Input material —
------

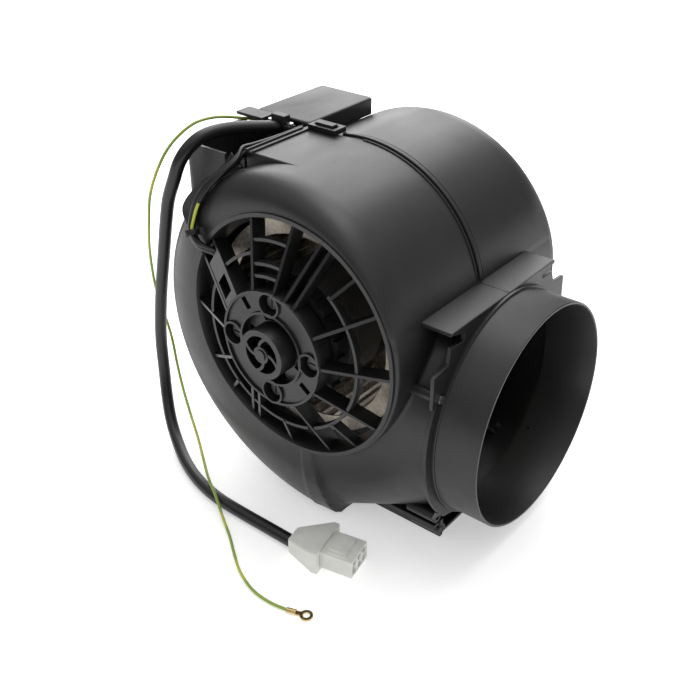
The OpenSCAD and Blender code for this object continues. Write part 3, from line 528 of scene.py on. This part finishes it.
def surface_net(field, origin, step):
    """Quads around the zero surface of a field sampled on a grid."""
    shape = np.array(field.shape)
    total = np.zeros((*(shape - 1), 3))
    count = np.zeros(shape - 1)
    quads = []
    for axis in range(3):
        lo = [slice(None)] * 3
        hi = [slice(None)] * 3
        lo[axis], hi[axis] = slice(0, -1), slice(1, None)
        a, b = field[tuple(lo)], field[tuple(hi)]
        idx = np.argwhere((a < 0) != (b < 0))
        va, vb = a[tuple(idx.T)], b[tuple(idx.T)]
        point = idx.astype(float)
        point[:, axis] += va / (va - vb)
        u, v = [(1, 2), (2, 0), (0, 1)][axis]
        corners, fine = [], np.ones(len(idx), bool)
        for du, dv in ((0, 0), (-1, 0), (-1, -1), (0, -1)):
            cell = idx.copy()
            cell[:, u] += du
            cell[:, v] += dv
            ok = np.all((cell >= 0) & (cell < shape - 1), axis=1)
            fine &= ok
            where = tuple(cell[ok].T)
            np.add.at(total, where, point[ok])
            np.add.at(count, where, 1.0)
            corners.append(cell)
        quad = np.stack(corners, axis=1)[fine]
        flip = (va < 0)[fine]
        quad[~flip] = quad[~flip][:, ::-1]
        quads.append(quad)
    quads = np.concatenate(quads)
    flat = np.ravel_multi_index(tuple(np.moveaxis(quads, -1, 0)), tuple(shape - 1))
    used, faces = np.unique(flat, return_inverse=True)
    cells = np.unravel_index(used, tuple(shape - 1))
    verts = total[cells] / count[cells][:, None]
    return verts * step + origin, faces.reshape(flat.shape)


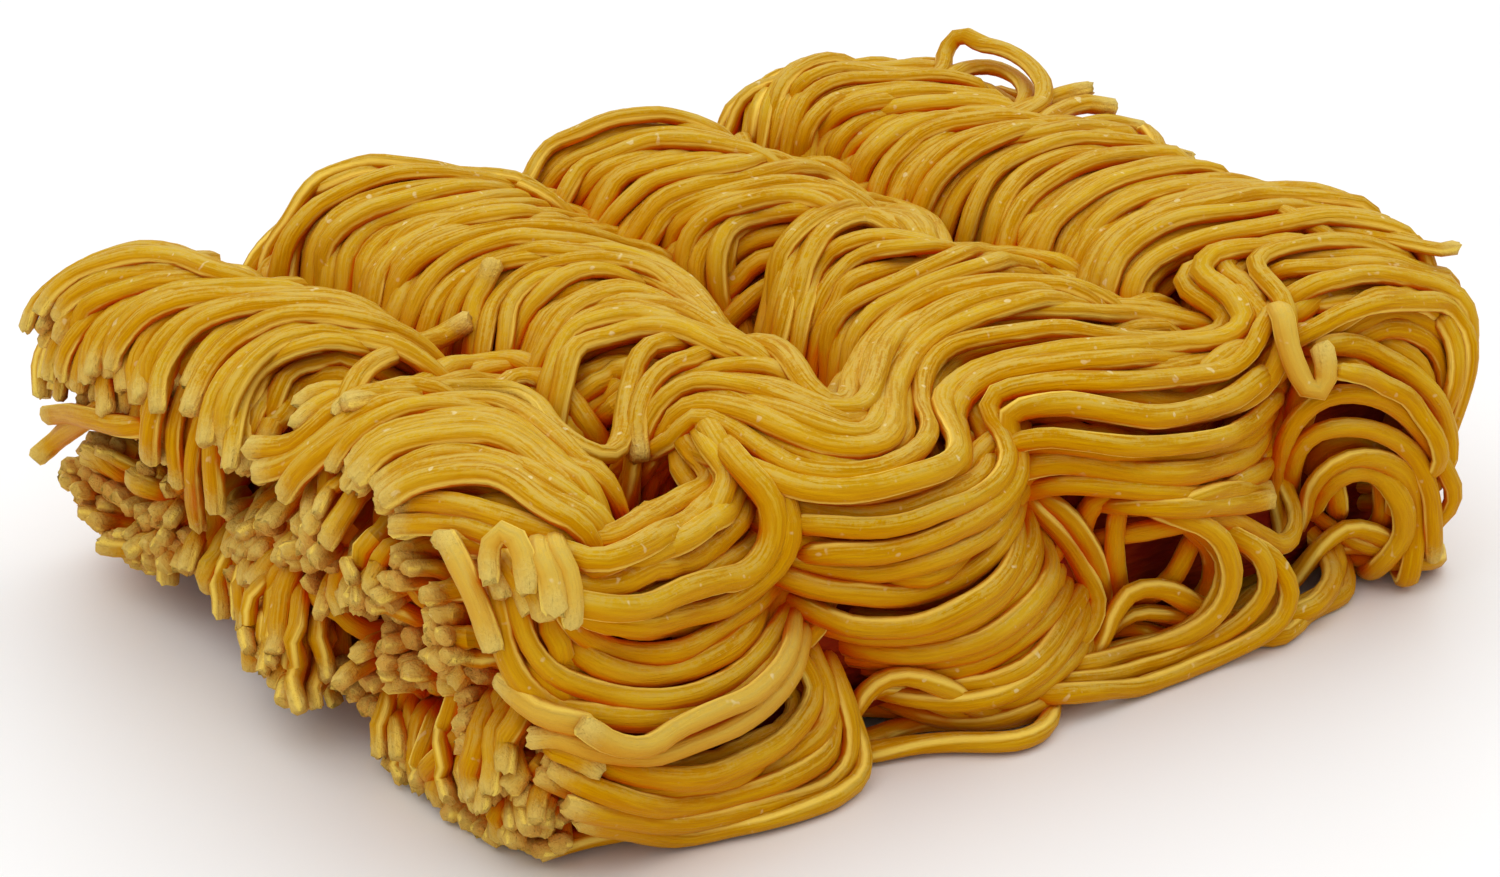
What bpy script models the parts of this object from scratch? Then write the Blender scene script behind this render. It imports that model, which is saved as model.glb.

------

Goal — Repeat the listing above without any change.

Task solution —
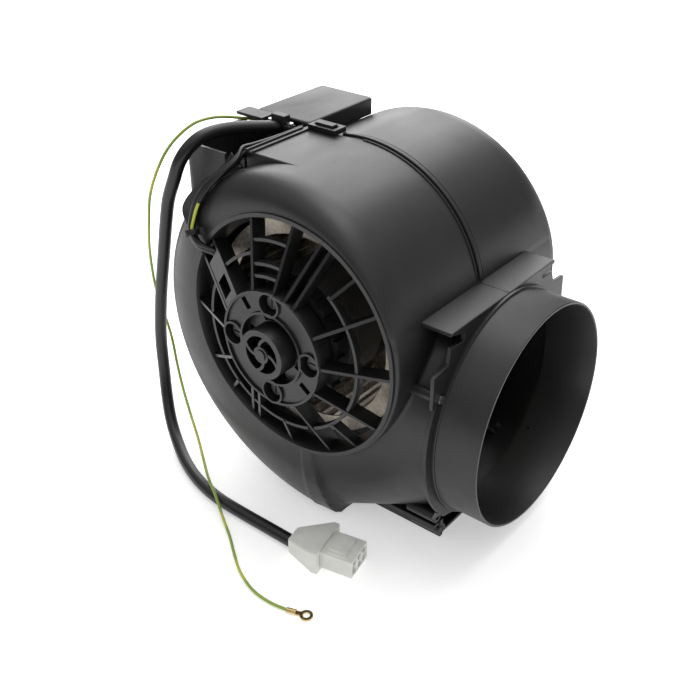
The OpenSCAD and Blender code for this object continues. Write part 3, from line 528 of scene.py on. This part finishes it.
def surface_net(field, origin, step):
    """Quads around the zero surface of a field sampled on a grid."""
    shape = np.array(field.shape)
    total = np.zeros((*(shape - 1), 3))
    count = np.zeros(shape - 1)
    quads = []
    for axis in range(3):
        lo = [slice(None)] * 3
        hi = [slice(None)] * 3
        lo[axis], hi[axis] = slice(0, -1), slice(1, None)
        a, b = field[tuple(lo)], field[tuple(hi)]
        idx = np.argwhere((a < 0) != (b < 0))
        va, vb = a[tuple(idx.T)], b[tuple(idx.T)]
        point = idx.astype(float)
        point[:, axis] += va / (va - vb)
        u, v = [(1, 2), (2, 0), (0, 1)][axis]
        corners, fine = [], np.ones(len(idx), bool)
        for du, dv in ((0, 0), (-1, 0), (-1, -1), (0, -1)):
            cell = idx.copy()
            cell[:, u] += du
            cell[:, v] += dv
            ok = np.all((cell >= 0) & (cell < shape - 1), axis=1)
            fine &= ok
            where = tuple(cell[ok].T)
            np.add.at(total, where, point[ok])
            np.add.at(count, where, 1.0)
            corners.append(cell)
        quad = np.stack(corners, axis=1)[fine]
        flip = (va < 0)[fine]
        quad[~flip] = quad[~flip][:, ::-1]
        quads.append(quad)
    quads = np.concatenate(quads)
    flat = np.ravel_multi_index(tuple(np.moveaxis(quads, -1, 0)), tuple(shape - 1))
    used, faces = np.unique(flat, return_inverse=True)
    cells = np.unravel_index(used, tuple(shape - 1))
    verts = total[cells] / count[cells][:, None]
    return verts * step + origin, faces.reshape(flat.shape)


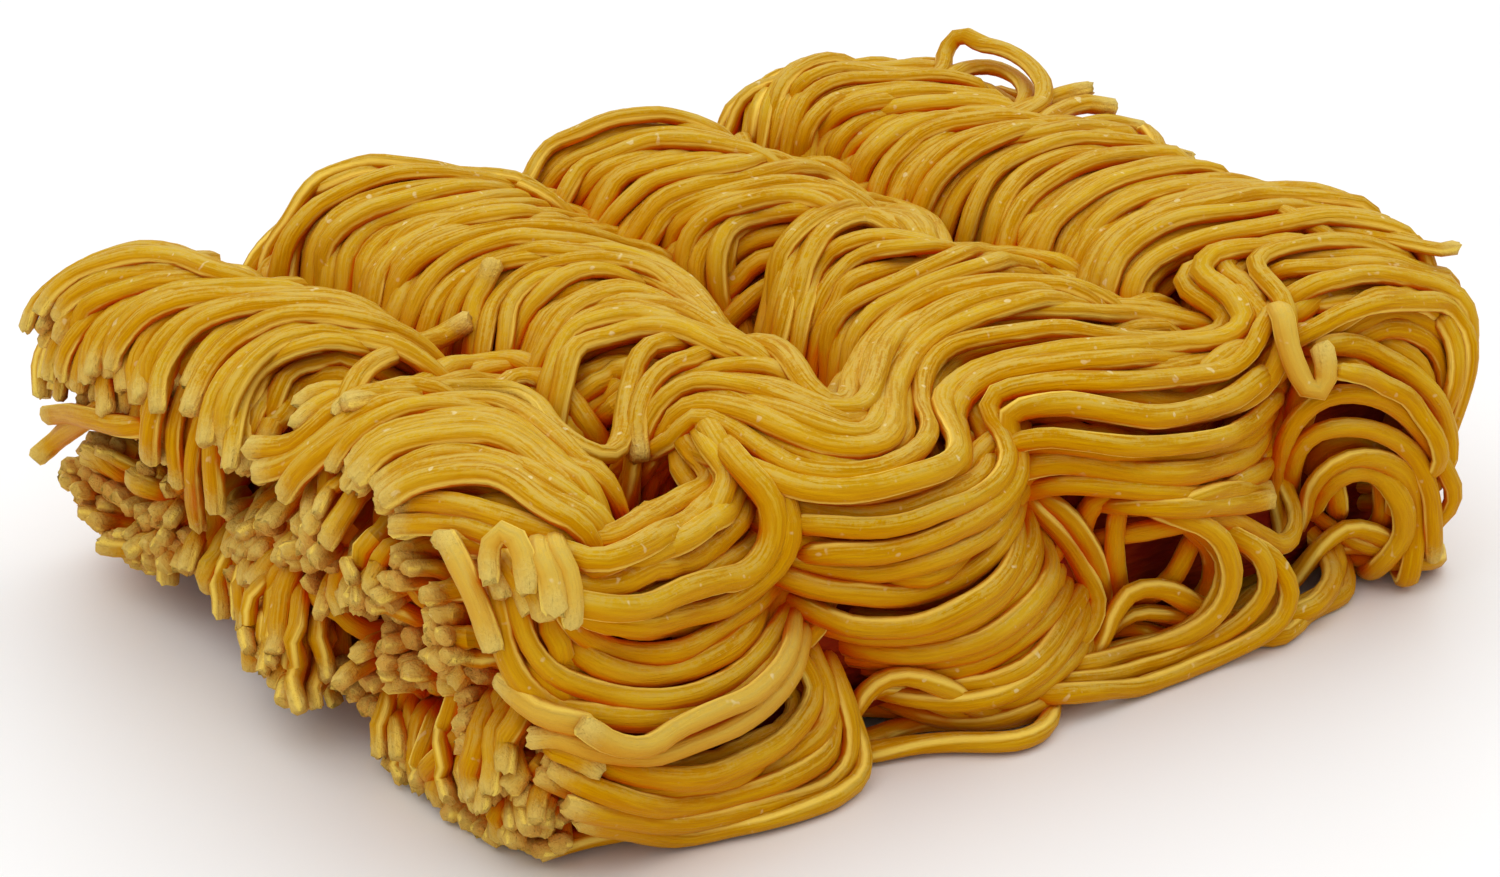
What bpy script models the parts of this object from scratch? Then write the Blender scene script behind this render. It imports that model, which is saved as model.glb.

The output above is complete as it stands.